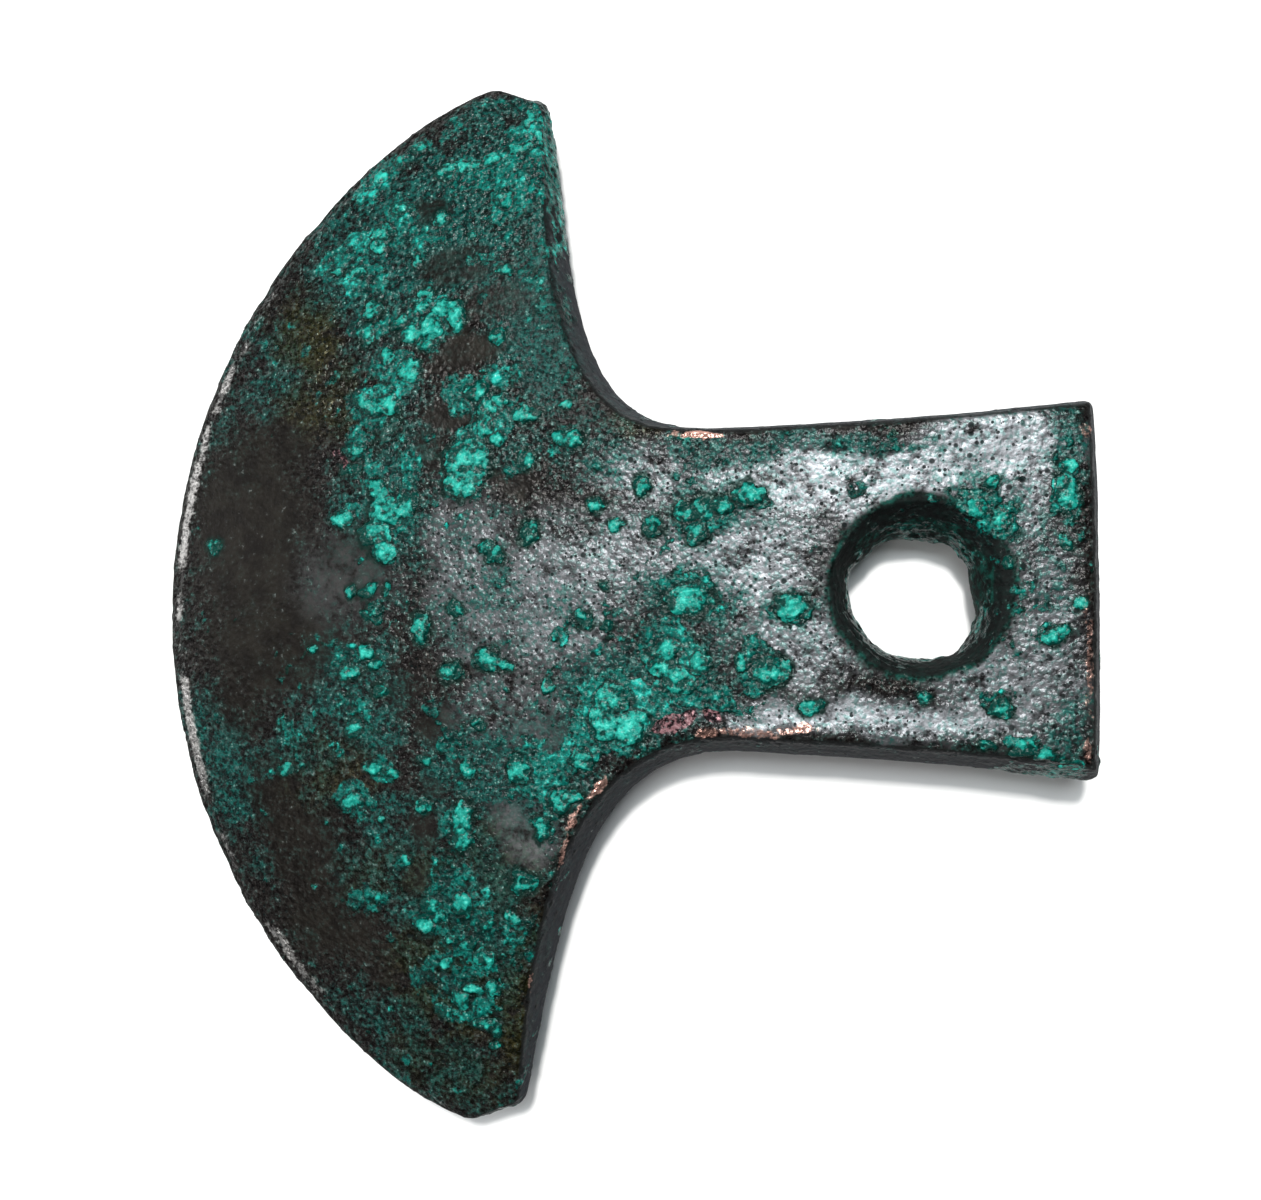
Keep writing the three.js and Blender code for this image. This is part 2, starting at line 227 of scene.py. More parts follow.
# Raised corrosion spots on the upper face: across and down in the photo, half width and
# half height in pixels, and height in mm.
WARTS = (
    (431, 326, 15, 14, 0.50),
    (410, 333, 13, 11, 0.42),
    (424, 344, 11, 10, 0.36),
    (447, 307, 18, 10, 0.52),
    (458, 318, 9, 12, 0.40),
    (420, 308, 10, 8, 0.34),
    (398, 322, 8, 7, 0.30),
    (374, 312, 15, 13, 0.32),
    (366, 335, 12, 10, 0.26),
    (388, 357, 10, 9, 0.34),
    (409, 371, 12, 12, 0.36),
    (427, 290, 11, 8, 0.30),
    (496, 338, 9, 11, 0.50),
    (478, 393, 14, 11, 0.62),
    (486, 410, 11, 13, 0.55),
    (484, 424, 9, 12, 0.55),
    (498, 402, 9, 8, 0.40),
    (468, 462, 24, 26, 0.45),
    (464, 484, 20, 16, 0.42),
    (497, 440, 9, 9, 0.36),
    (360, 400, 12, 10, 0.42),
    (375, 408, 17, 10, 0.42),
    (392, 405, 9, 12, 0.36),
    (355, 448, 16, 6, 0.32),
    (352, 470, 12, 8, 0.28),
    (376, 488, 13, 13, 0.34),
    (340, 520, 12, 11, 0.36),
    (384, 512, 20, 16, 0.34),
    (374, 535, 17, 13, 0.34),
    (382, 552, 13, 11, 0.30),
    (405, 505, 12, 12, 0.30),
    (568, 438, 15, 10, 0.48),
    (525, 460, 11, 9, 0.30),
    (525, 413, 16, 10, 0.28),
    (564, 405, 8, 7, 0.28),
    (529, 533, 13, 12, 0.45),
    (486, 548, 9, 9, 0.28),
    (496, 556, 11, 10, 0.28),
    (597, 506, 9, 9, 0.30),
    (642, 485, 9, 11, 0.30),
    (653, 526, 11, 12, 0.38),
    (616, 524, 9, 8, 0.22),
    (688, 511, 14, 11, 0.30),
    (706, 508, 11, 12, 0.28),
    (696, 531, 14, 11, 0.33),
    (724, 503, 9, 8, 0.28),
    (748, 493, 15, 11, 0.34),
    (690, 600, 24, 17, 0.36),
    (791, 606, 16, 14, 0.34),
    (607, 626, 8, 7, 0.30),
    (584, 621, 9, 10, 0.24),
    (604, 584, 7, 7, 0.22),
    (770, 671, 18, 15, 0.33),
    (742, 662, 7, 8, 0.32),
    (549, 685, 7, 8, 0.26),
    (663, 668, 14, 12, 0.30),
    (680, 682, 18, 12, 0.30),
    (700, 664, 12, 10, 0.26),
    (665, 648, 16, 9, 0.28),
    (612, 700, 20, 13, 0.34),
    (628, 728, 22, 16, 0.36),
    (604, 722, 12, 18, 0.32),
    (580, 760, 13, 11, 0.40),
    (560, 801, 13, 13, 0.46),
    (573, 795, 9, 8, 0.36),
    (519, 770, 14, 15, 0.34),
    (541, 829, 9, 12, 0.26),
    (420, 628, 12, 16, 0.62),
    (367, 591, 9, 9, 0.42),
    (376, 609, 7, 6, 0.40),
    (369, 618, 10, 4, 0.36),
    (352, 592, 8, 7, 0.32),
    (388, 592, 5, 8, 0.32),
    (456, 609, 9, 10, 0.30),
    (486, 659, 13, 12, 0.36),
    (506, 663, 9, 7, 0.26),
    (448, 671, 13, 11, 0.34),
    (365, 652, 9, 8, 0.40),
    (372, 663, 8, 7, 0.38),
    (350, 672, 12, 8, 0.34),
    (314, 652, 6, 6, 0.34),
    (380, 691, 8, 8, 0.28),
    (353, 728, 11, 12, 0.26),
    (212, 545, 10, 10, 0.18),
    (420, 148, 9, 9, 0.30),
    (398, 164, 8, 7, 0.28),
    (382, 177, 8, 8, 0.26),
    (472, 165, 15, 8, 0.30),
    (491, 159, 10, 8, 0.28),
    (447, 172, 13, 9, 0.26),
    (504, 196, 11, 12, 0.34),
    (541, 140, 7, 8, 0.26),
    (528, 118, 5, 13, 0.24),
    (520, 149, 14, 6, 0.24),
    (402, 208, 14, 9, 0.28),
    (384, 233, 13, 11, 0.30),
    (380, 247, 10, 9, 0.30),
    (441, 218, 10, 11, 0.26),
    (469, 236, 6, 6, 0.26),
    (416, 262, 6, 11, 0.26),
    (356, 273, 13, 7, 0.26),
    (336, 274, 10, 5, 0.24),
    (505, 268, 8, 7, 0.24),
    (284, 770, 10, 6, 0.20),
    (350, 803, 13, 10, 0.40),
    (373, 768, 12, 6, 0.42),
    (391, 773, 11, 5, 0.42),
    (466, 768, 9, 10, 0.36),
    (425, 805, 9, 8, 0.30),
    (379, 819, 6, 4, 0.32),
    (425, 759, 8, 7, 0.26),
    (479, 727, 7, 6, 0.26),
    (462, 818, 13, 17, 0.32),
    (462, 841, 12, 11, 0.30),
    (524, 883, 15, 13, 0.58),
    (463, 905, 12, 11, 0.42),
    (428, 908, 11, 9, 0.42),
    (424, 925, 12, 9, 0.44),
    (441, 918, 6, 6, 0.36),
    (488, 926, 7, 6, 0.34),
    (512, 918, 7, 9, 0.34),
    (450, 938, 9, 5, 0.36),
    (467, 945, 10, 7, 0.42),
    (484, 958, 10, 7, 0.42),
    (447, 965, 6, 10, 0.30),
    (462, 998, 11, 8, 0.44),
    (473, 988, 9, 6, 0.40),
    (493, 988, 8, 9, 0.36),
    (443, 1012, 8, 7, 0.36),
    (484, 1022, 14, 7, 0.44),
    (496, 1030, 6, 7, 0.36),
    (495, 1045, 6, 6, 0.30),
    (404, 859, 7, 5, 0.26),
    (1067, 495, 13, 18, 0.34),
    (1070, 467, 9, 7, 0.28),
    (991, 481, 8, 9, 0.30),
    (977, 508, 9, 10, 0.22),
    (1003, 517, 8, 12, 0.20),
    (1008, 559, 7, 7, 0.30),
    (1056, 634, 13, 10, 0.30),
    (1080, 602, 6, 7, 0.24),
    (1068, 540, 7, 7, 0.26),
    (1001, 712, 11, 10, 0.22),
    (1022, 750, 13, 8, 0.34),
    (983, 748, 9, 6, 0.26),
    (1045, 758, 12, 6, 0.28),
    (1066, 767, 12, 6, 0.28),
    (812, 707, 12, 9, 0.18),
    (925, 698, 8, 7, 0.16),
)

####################

Extract all the material, leaving every line as it is.

__Answer for the task__.
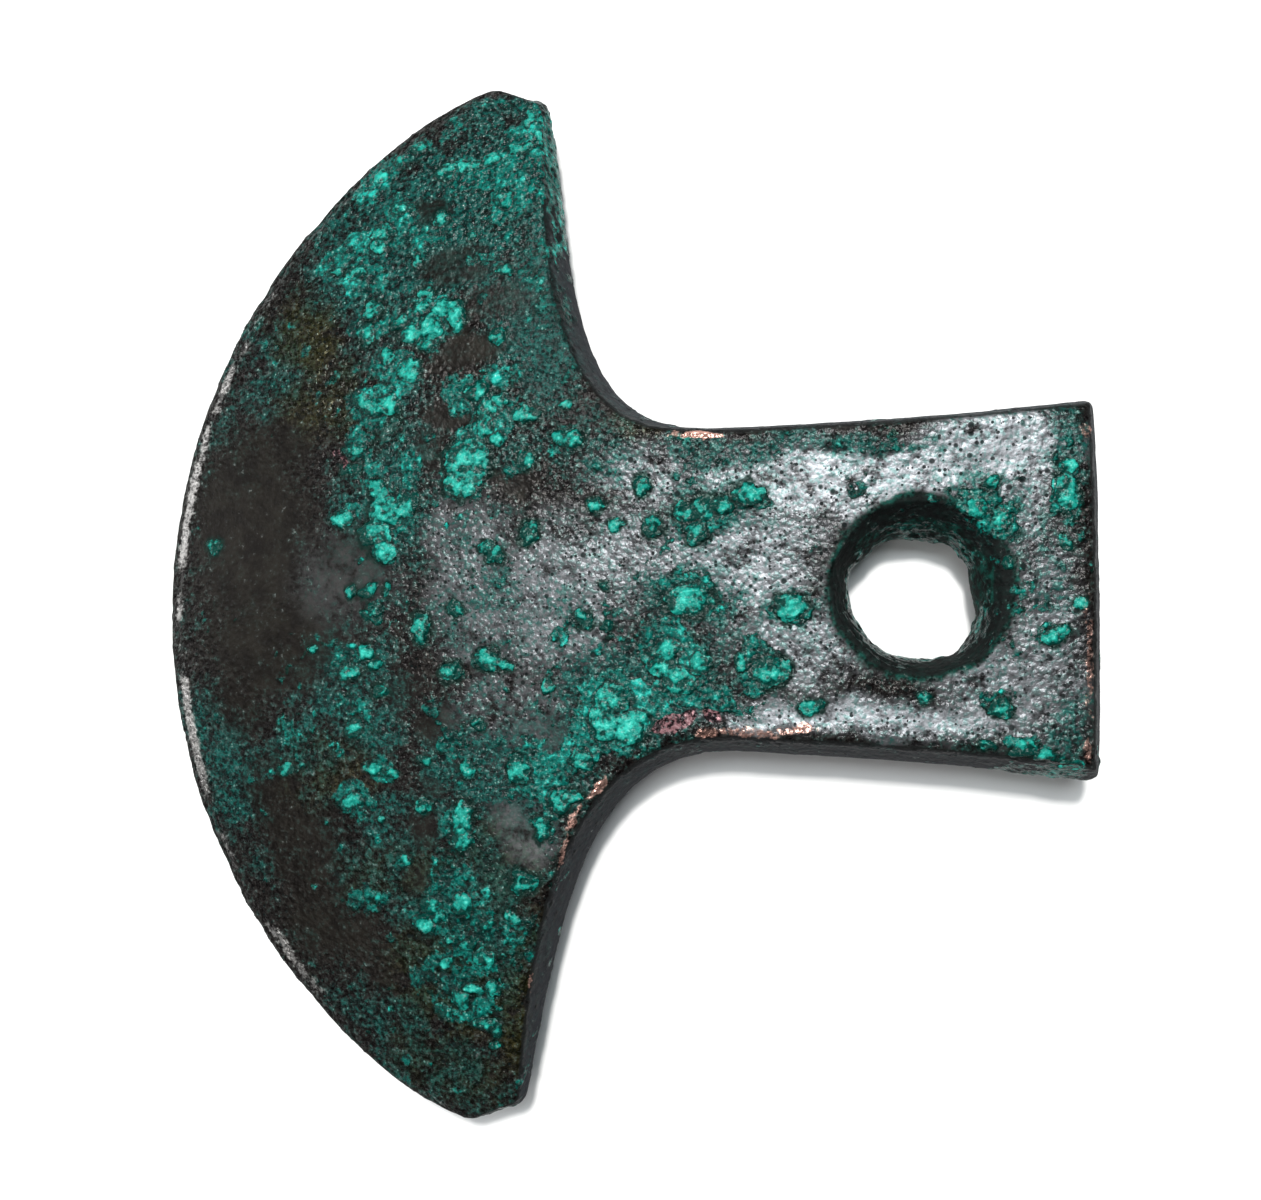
Keep writing the three.js and Blender code for this image. This is part 2, starting at line 227 of scene.py. More parts follow.
# Raised corrosion spots on the upper face: across and down in the photo, half width and
# half height in pixels, and height in mm.
WARTS = (
    (431, 326, 15, 14, 0.50),
    (410, 333, 13, 11, 0.42),
    (424, 344, 11, 10, 0.36),
    (447, 307, 18, 10, 0.52),
    (458, 318, 9, 12, 0.40),
    (420, 308, 10, 8, 0.34),
    (398, 322, 8, 7, 0.30),
    (374, 312, 15, 13, 0.32),
    (366, 335, 12, 10, 0.26),
    (388, 357, 10, 9, 0.34),
    (409, 371, 12, 12, 0.36),
    (427, 290, 11, 8, 0.30),
    (496, 338, 9, 11, 0.50),
    (478, 393, 14, 11, 0.62),
    (486, 410, 11, 13, 0.55),
    (484, 424, 9, 12, 0.55),
    (498, 402, 9, 8, 0.40),
    (468, 462, 24, 26, 0.45),
    (464, 484, 20, 16, 0.42),
    (497, 440, 9, 9, 0.36),
    (360, 400, 12, 10, 0.42),
    (375, 408, 17, 10, 0.42),
    (392, 405, 9, 12, 0.36),
    (355, 448, 16, 6, 0.32),
    (352, 470, 12, 8, 0.28),
    (376, 488, 13, 13, 0.34),
    (340, 520, 12, 11, 0.36),
    (384, 512, 20, 16, 0.34),
    (374, 535, 17, 13, 0.34),
    (382, 552, 13, 11, 0.30),
    (405, 505, 12, 12, 0.30),
    (568, 438, 15, 10, 0.48),
    (525, 460, 11, 9, 0.30),
    (525, 413, 16, 10, 0.28),
    (564, 405, 8, 7, 0.28),
    (529, 533, 13, 12, 0.45),
    (486, 548, 9, 9, 0.28),
    (496, 556, 11, 10, 0.28),
    (597, 506, 9, 9, 0.30),
    (642, 485, 9, 11, 0.30),
    (653, 526, 11, 12, 0.38),
    (616, 524, 9, 8, 0.22),
    (688, 511, 14, 11, 0.30),
    (706, 508, 11, 12, 0.28),
    (696, 531, 14, 11, 0.33),
    (724, 503, 9, 8, 0.28),
    (748, 493, 15, 11, 0.34),
    (690, 600, 24, 17, 0.36),
    (791, 606, 16, 14, 0.34),
    (607, 626, 8, 7, 0.30),
    (584, 621, 9, 10, 0.24),
    (604, 584, 7, 7, 0.22),
    (770, 671, 18, 15, 0.33),
    (742, 662, 7, 8, 0.32),
    (549, 685, 7, 8, 0.26),
    (663, 668, 14, 12, 0.30),
    (680, 682, 18, 12, 0.30),
    (700, 664, 12, 10, 0.26),
    (665, 648, 16, 9, 0.28),
    (612, 700, 20, 13, 0.34),
    (628, 728, 22, 16, 0.36),
    (604, 722, 12, 18, 0.32),
    (580, 760, 13, 11, 0.40),
    (560, 801, 13, 13, 0.46),
    (573, 795, 9, 8, 0.36),
    (519, 770, 14, 15, 0.34),
    (541, 829, 9, 12, 0.26),
    (420, 628, 12, 16, 0.62),
    (367, 591, 9, 9, 0.42),
    (376, 609, 7, 6, 0.40),
    (369, 618, 10, 4, 0.36),
    (352, 592, 8, 7, 0.32),
    (388, 592, 5, 8, 0.32),
    (456, 609, 9, 10, 0.30),
    (486, 659, 13, 12, 0.36),
    (506, 663, 9, 7, 0.26),
    (448, 671, 13, 11, 0.34),
    (365, 652, 9, 8, 0.40),
    (372, 663, 8, 7, 0.38),
    (350, 672, 12, 8, 0.34),
    (314, 652, 6, 6, 0.34),
    (380, 691, 8, 8, 0.28),
    (353, 728, 11, 12, 0.26),
    (212, 545, 10, 10, 0.18),
    (420, 148, 9, 9, 0.30),
    (398, 164, 8, 7, 0.28),
    (382, 177, 8, 8, 0.26),
    (472, 165, 15, 8, 0.30),
    (491, 159, 10, 8, 0.28),
    (447, 172, 13, 9, 0.26),
    (504, 196, 11, 12, 0.34),
    (541, 140, 7, 8, 0.26),
    (528, 118, 5, 13, 0.24),
    (520, 149, 14, 6, 0.24),
    (402, 208, 14, 9, 0.28),
    (384, 233, 13, 11, 0.30),
    (380, 247, 10, 9, 0.30),
    (441, 218, 10, 11, 0.26),
    (469, 236, 6, 6, 0.26),
    (416, 262, 6, 11, 0.26),
    (356, 273, 13, 7, 0.26),
    (336, 274, 10, 5, 0.24),
    (505, 268, 8, 7, 0.24),
    (284, 770, 10, 6, 0.20),
    (350, 803, 13, 10, 0.40),
    (373, 768, 12, 6, 0.42),
    (391, 773, 11, 5, 0.42),
    (466, 768, 9, 10, 0.36),
    (425, 805, 9, 8, 0.30),
    (379, 819, 6, 4, 0.32),
    (425, 759, 8, 7, 0.26),
    (479, 727, 7, 6, 0.26),
    (462, 818, 13, 17, 0.32),
    (462, 841, 12, 11, 0.30),
    (524, 883, 15, 13, 0.58),
    (463, 905, 12, 11, 0.42),
    (428, 908, 11, 9, 0.42),
    (424, 925, 12, 9, 0.44),
    (441, 918, 6, 6, 0.36),
    (488, 926, 7, 6, 0.34),
    (512, 918, 7, 9, 0.34),
    (450, 938, 9, 5, 0.36),
    (467, 945, 10, 7, 0.42),
    (484, 958, 10, 7, 0.42),
    (447, 965, 6, 10, 0.30),
    (462, 998, 11, 8, 0.44),
    (473, 988, 9, 6, 0.40),
    (493, 988, 8, 9, 0.36),
    (443, 1012, 8, 7, 0.36),
    (484, 1022, 14, 7, 0.44),
    (496, 1030, 6, 7, 0.36),
    (495, 1045, 6, 6, 0.30),
    (404, 859, 7, 5, 0.26),
    (1067, 495, 13, 18, 0.34),
    (1070, 467, 9, 7, 0.28),
    (991, 481, 8, 9, 0.30),
    (977, 508, 9, 10, 0.22),
    (1003, 517, 8, 12, 0.20),
    (1008, 559, 7, 7, 0.30),
    (1056, 634, 13, 10, 0.30),
    (1080, 602, 6, 7, 0.24),
    (1068, 540, 7, 7, 0.26),
    (1001, 712, 11, 10, 0.22),
    (1022, 750, 13, 8, 0.34),
    (983, 748, 9, 6, 0.26),
    (1045, 758, 12, 6, 0.28),
    (1066, 767, 12, 6, 0.28),
    (812, 707, 12, 9, 0.18),
    (925, 698, 8, 7, 0.16),
)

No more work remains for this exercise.